My family moved from Germany to the United States when I was five, and we eventually ended up in Asheville, NC. Surrounded by the Appalachian mountains, I spent most of my youth exploring their diverse forests. My sophomore year in high school, I spent a summer taking a course in Field Wildlife Biology through Summer Ventures in Science and Math at UNC-Charlotte; we spent most of our time in Chimney Rock Park, NC. In the last few summers of high school, I worked for David Danley of the USDA Forest Service. I spent many summer days on the Blue Ridge Parkway collecting seeds of native grasses and flowers. With David as a mentor, I began to become more intimately acquainted with the diverse flora of the Appalachian forests.
I first became interested in ecological research my sophomore year at Washington & Lee University (2000). Under the direction and support of Dr. Hurd, I initiated my first research project testing whether praying mantids ate pollen, and if so, what benefits mantids obtained in survival, weight gain, and fecundity. This work led to my Honors Thesis entitled, "Pollen feeding and its effect on a generalist predator, the Chinese praying manitd Tenodera sinensis" and a publication in Environmental Entomology. In the midst of my praying mantid madness, I also began to work on various projects led by Dr. Marsh investigating the effects of roads and streams on the behavior and movement of red-backed salamanders (see Publications ).

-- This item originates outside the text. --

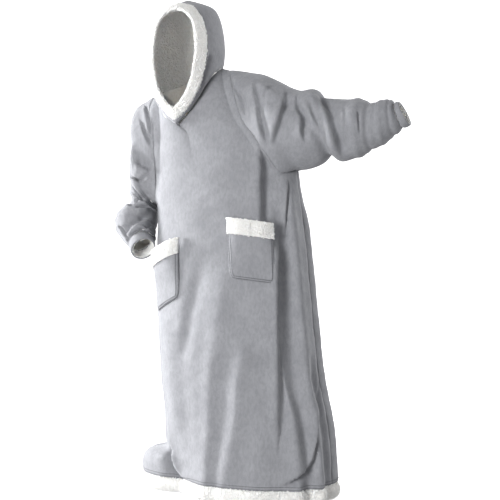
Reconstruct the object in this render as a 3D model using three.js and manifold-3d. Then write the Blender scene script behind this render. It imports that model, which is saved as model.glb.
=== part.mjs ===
import * as THREE from 'three';
import startSolids from 'manifold-3d';

// A hooded blanket robe as it is worn, hollow, with its left sleeve held out to the side
// and its right sleeve hanging toward the pocket. Millimetres, +Z up, front toward -Y,
// the garment's left side toward +X. The origin is the middle of the neck, at the height
// where the cloth lies on the shoulders.

// Driving sizes
const hemHeight = -1430; // the floor that the hem just reaches
const hemBandHeight = 50;
const clothThickness = 5; // flannel outside, sherpa inside, as one wall
const hemPile = 17; // sherpa band with its curls, measured through
const trimPile = 21;
const trimFace = 0.62; // the share of the trim's pile that stands on its outer side
const pocketPile = 13;
const cuffThickness = 6;
const seamGap = 0.3;
const armpitHeight = { left: -308, right: -420 };
const armpitDip = 90; // how much lower the line between the armpits runs in front and behind

// How finely each piece is divided
const frontColumns = 36;
const backColumns = 28;
const shoulderColumns = 2;
const skirtRows = 17;
const rowCrowding = 1.35; // rows stand closer toward the hem
const yokeRows = 9;
const armholePoints = 2 * yokeRows;
const sleeveRows = 23;
const hoodRows = 9;
const hoodColumns = 16;
const trimSteps = 40;
const pocketColumns = 8;
const pocketRows = 8;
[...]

My junior year (2001) of college I took Ornithology with Dr. Cabe. I gave bird walks at Boxerwood Gardens during college and taught Ornithology at Nature Camp the summer following graduation. Following Nature Camp, I hopped on a plane to Australia to work on Dr. Borgia’s project on sexual selection in Bowerbirds. I spent many hours observing bowerbirds as well as any wildlife that walked, hopped, flew or slithered by. I continued working with salamanders the following summer, but would sneak away several early mornings to accompany the Junco Lab at Mountain Lake.
In between studying salamanders, I was also a lab manager at the University of Washington in Dr. Tewksbury’s lab, which was testing several hypotheses determining the function of secondary metabolites in fruits and their importance in mediating interactions between plants and seed dispersers, seed predators and fruit pathogens.
In between these intellectual ventures in ornithology, sexual selection, evolutionary and community ecology, I also was becoming passionate about tropical landscapes. My introduction to the tropics was a six-week Botany course: four weeks in Lexington, VA and two weeks in La Selva, Costa Rica (2000). I met Lou Jost in Ecuador two years later, when I returned to the Neotropics as a student of biodiversity. With Lou as my mentor, I backpacked through the Llagnates in Ecuador, becoming acquainted with the flora while collecting Teagueia orchids.
These early experiences in the temperate zone and in the tropics aroused my fascination in biodiversity and my interest in the following questions: What are the mechanisms that maintain species coexistence? How do these mechanisms vary along latitudinal, elevational, and precipitation gradients? What role do animals and pathogens play in a plant’s lifetime and how do these interactions affect coexistence? This led me to pursue a doctorate at the University of Minnesota with Drs. Helene Muller-Landau and Claudia Neuhauser as my co-advisors. My dissertation investigated the effects of vertebrates, insects, and pathogens on patterns of early plant recruitment in tropical forests.